■ Instruction
Each line below should be reproduced without any alteration.
Start of Provided data
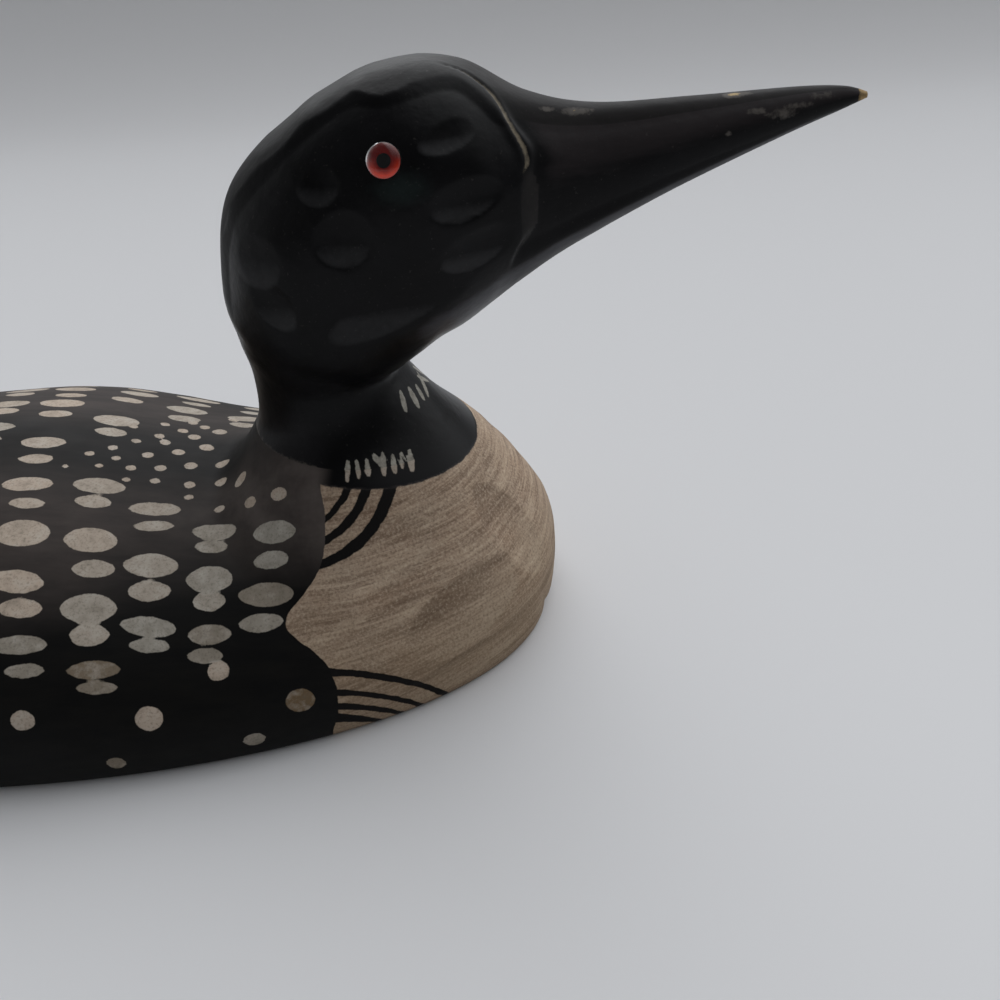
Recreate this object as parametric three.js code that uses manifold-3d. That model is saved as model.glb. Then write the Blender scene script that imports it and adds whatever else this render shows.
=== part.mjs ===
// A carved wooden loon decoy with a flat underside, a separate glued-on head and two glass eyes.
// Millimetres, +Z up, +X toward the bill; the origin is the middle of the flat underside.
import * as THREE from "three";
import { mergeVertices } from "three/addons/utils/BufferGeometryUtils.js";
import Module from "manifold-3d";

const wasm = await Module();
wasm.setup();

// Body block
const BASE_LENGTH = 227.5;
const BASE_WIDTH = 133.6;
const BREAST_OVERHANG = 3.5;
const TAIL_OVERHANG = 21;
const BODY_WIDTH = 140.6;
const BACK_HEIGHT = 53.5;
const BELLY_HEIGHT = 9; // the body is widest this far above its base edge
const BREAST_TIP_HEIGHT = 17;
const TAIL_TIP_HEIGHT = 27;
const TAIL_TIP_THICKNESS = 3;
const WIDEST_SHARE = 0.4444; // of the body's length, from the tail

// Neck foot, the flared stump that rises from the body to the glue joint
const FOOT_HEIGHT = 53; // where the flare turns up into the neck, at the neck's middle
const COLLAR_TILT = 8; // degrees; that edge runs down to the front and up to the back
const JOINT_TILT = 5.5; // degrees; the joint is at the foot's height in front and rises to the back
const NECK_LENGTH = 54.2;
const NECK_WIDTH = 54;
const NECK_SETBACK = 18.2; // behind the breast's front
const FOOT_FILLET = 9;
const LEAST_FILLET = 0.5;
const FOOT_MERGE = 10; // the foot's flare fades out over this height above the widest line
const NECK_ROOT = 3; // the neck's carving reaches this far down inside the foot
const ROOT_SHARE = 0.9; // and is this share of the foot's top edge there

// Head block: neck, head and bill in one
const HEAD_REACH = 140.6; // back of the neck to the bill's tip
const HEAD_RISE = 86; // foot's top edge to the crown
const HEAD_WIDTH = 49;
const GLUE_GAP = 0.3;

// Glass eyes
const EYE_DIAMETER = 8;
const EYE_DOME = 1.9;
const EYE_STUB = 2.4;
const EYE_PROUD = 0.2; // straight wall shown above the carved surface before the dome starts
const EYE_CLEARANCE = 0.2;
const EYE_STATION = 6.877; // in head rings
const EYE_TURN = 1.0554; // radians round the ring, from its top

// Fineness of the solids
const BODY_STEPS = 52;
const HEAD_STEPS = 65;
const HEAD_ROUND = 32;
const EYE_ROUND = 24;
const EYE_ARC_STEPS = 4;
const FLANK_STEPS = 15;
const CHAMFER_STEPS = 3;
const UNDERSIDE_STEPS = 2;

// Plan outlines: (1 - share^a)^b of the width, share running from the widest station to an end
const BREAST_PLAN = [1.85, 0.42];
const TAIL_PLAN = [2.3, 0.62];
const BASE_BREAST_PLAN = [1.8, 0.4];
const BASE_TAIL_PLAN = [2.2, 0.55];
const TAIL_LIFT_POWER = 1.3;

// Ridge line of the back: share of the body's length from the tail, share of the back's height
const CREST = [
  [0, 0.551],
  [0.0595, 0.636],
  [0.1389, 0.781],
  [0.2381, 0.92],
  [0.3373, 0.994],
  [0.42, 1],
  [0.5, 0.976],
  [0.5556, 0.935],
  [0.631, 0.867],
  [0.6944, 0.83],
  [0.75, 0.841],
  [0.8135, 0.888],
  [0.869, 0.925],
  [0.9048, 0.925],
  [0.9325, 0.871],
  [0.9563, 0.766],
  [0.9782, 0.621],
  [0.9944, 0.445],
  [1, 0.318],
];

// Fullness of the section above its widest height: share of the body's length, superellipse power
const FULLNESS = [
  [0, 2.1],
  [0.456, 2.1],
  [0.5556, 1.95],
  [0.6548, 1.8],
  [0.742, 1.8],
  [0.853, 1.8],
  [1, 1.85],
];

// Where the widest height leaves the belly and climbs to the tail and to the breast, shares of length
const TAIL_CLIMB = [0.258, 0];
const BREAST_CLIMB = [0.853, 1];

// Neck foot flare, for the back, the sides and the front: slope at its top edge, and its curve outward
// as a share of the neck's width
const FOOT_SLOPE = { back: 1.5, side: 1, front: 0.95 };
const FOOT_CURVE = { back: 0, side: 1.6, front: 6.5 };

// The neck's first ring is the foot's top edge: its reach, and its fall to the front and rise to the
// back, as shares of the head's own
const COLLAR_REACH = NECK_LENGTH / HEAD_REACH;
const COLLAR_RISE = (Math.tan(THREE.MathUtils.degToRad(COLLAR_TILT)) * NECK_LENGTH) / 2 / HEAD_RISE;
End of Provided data
■ Written answer
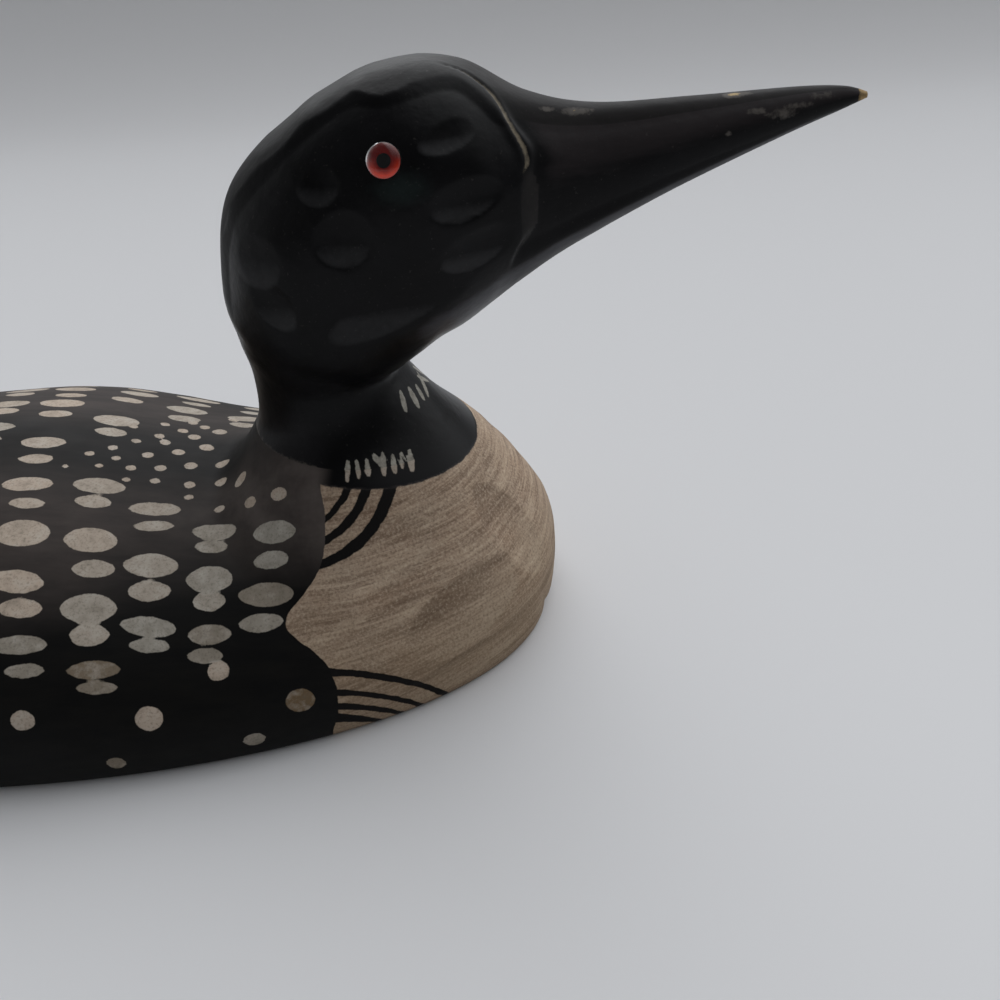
Recreate this object as parametric three.js code that uses manifold-3d. That model is saved as model.glb. Then write the Blender scene script that imports it and adds whatever else this render shows.
=== part.mjs ===
// A carved wooden loon decoy with a flat underside, a separate glued-on head and two glass eyes.
// Millimetres, +Z up, +X toward the bill; the origin is the middle of the flat underside.
import * as THREE from "three";
import { mergeVertices } from "three/addons/utils/BufferGeometryUtils.js";
import Module from "manifold-3d";

const wasm = await Module();
wasm.setup();

// Body block
const BASE_LENGTH = 227.5;
const BASE_WIDTH = 133.6;
const BREAST_OVERHANG = 3.5;
const TAIL_OVERHANG = 21;
const BODY_WIDTH = 140.6;
const BACK_HEIGHT = 53.5;
const BELLY_HEIGHT = 9; // the body is widest this far above its base edge
const BREAST_TIP_HEIGHT = 17;
const TAIL_TIP_HEIGHT = 27;
const TAIL_TIP_THICKNESS = 3;
const WIDEST_SHARE = 0.4444; // of the body's length, from the tail

// Neck foot, the flared stump that rises from the body to the glue joint
const FOOT_HEIGHT = 53; // where the flare turns up into the neck, at the neck's middle
const COLLAR_TILT = 8; // degrees; that edge runs down to the front and up to the back
const JOINT_TILT = 5.5; // degrees; the joint is at the foot's height in front and rises to the back
const NECK_LENGTH = 54.2;
const NECK_WIDTH = 54;
const NECK_SETBACK = 18.2; // behind the breast's front
const FOOT_FILLET = 9;
const LEAST_FILLET = 0.5;
const FOOT_MERGE = 10; // the foot's flare fades out over this height above the widest line
const NECK_ROOT = 3; // the neck's carving reaches this far down inside the foot
const ROOT_SHARE = 0.9; // and is this share of the foot's top edge there

// Head block: neck, head and bill in one
const HEAD_REACH = 140.6; // back of the neck to the bill's tip
const HEAD_RISE = 86; // foot's top edge to the crown
const HEAD_WIDTH = 49;
const GLUE_GAP = 0.3;

// Glass eyes
const EYE_DIAMETER = 8;
const EYE_DOME = 1.9;
const EYE_STUB = 2.4;
const EYE_PROUD = 0.2; // straight wall shown above the carved surface before the dome starts
const EYE_CLEARANCE = 0.2;
const EYE_STATION = 6.877; // in head rings
const EYE_TURN = 1.0554; // radians round the ring, from its top

// Fineness of the solids
const BODY_STEPS = 52;
const HEAD_STEPS = 65;
const HEAD_ROUND = 32;
const EYE_ROUND = 24;
const EYE_ARC_STEPS = 4;
const FLANK_STEPS = 15;
const CHAMFER_STEPS = 3;
const UNDERSIDE_STEPS = 2;

// Plan outlines: (1 - share^a)^b of the width, share running from the widest station to an end
const BREAST_PLAN = [1.85, 0.42];
const TAIL_PLAN = [2.3, 0.62];
const BASE_BREAST_PLAN = [1.8, 0.4];
const BASE_TAIL_PLAN = [2.2, 0.55];
const TAIL_LIFT_POWER = 1.3;

// Ridge line of the back: share of the body's length from the tail, share of the back's height
const CREST = [
  [0, 0.551],
  [0.0595, 0.636],
  [0.1389, 0.781],
  [0.2381, 0.92],
  [0.3373, 0.994],
  [0.42, 1],
  [0.5, 0.976],
  [0.5556, 0.935],
  [0.631, 0.867],
  [0.6944, 0.83],
  [0.75, 0.841],
  [0.8135, 0.888],
  [0.869, 0.925],
  [0.9048, 0.925],
  [0.9325, 0.871],
  [0.9563, 0.766],
  [0.9782, 0.621],
  [0.9944, 0.445],
  [1, 0.318],
];

// Fullness of the section above its widest height: share of the body's length, superellipse power
const FULLNESS = [
  [0, 2.1],
  [0.456, 2.1],
  [0.5556, 1.95],
  [0.6548, 1.8],
  [0.742, 1.8],
  [0.853, 1.8],
  [1, 1.85],
];

// Where the widest height leaves the belly and climbs to the tail and to the breast, shares of length
const TAIL_CLIMB = [0.258, 0];
const BREAST_CLIMB = [0.853, 1];

// Neck foot flare, for the back, the sides and the front: slope at its top edge, and its curve outward
// as a share of the neck's width
const FOOT_SLOPE = { back: 1.5, side: 1, front: 0.95 };
const FOOT_CURVE = { back: 0, side: 1.6, front: 6.5 };

// The neck's first ring is the foot's top edge: its reach, and its fall to the front and rise to the
// back, as shares of the head's own
const COLLAR_REACH = NECK_LENGTH / HEAD_REACH;
const COLLAR_RISE = (Math.tan(THREE.MathUtils.degToRad(COLLAR_TILT)) * NECK_LENGTH) / 2 / HEAD_RISE;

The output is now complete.